You’ve probably heard of the five “love languages,” a breakdown of the ways people experience love that was first made popular in the early ‘90s. But how familiar are you with your gratitude language?
While your love language may inform how seen you feel by a romantic partner, your gratitude language could have even wider implications. At the end of the day, we all want to feel acknowledged and appreciated — and that’s perhaps especially true at work. After pouring ample time and energy into your job, feeling like no one is taking the time to recognize your hard work can lead to a build-up of resentment and significantly impact the way we feel about our careers.

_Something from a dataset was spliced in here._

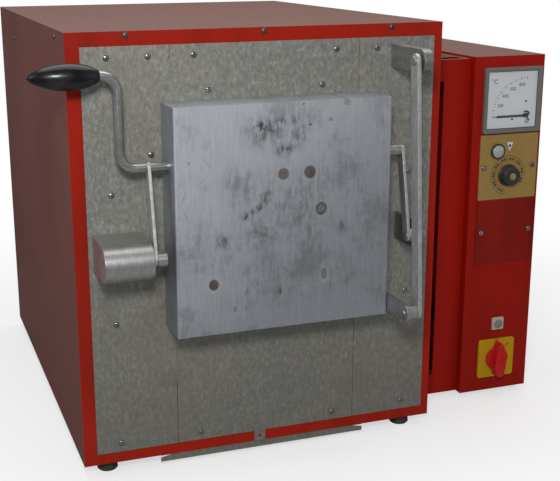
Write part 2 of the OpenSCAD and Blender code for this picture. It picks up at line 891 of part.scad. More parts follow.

It’s important for employees to feel recognized for their contributions. But managers should note that a one-size-fits-all approach to gratitude won’t cut it, according to new research conducted by Deloitte. Suzanne Vickberg, a social-personality psychologist and Applied Insights Lead for Deloitte’s Greenhouse Experience Team, explained the company’s impetus for conducting this research.
“It’s important to understand there are differences between people and to get curious about what an individual prefers,” she said. “If you want to validate someone’s contribution and encourage their continued engagement, you need to know what makes them feel appreciated, not what makes others feel appreciated.”
As part of their research, the team at Deloitte looked at gratitude through the lens of the four primary Business Chemistry Types. Each type, which Vickberg utilizes professionally to “help teams in creating cultures that enable each member to thrive and make their best contribution,” comes with a distinct set of strengths and perspective.
Pioneers are defined by the value they place on possibilities. “They spark energy and imagination,” Deloitte's report reads. “They’re outgoing, spontaneous, and adaptable. They’re creative thinkers who believe big risks can bring great things.”
Guardians value stability and “they bring order and rigor,” the report says. “They’re practical, detail-oriented, and reserved. They’re deliberate decision-makers apt to stick with the status quo.”
The report depicts Drivers as those who “value challenge and generate momentum. They’re technical, quantitative, and logical. They’re direct in their approach to people and problems.”
By valuing connection above all, the report positions Integrators as the people who “draw teams together. They’re empathetic, diplomatic, and relationship-oriented. They’re attuned to nuance — seeing shades of grey rather than black and white.”
Among the report’s many findings, parallels were drawn between the different Business Chemistry Types and the ways they’re most inclined to experience and ultimately prefer different forms of gratitude. While all BC Types reported they most preferred recognition in the form of new growth opportunities, Pioneers, for example, preferred it at a much higher rate than the rest. Interestingly, new growth opportunities outranked recognition in the form of compensation for all BC Types, too.
When it comes to more everyday forms of appreciation, such as verbal recognition, researchers also noticed an interesting pattern when it came to gender. Though three-quarters of respondents reported they were satisfied with a simple "thank you" in their day-to-day interactions, women, at 36%, had a higher preference for seeing the other party make the extra effort to put that "thank you" in writing.
Deloitte also found that who is making the show of gratitude can matter just as much as what form it comes in, with recognition from leadership mattering more for some BC Types than others. Interestingly, both Guardians and Integrators care slightly more about recognition from their direct supervisors, while Guardians care least for recognition from peers.
"Say ‘thank you’ and offer them a chance to try something new," the researchers recommend. "Prioritize recognizing them when they’ve been part of a big win. For an extra boost, ask their colleagues or the boss’s boss to deliver the thanks, and consider who else should hear the news."
Researchers say: "Inquire about whether they’d welcome a new opportunity and maybe consider a financial reward. Make sure to thank them, not only when they’re part of a big success, but also when you see them making a strong and steady effort, or when their expertise adds particular value. If you’re their boss, go ahead and recognize them yourself, or invite leadership to share in delivering kudos. And it’s probably okay to keep it a bit quiet—they don’t necessarily need (or want) their name in lights."
"Present them with a challenging opportunity and thank them, particularly when they’ve been successful in their endeavors, but also when their expertise proves critical," the researchers recommend. "If you can get the higher ups to acknowledge their performance, even better
"Thank them sincerely and ask if they’d like a growth opportunity," the researchers say. "Acknowledge their efforts as much as their successes, and while you’re at it, recognize their commitment to living your organization’s values. If they report to you directly, they’ll likely appreciate you doing the recognizing yourself, or you could get their colleagues in on the effort, but there’s probably no need to share your appreciation beyond a small group."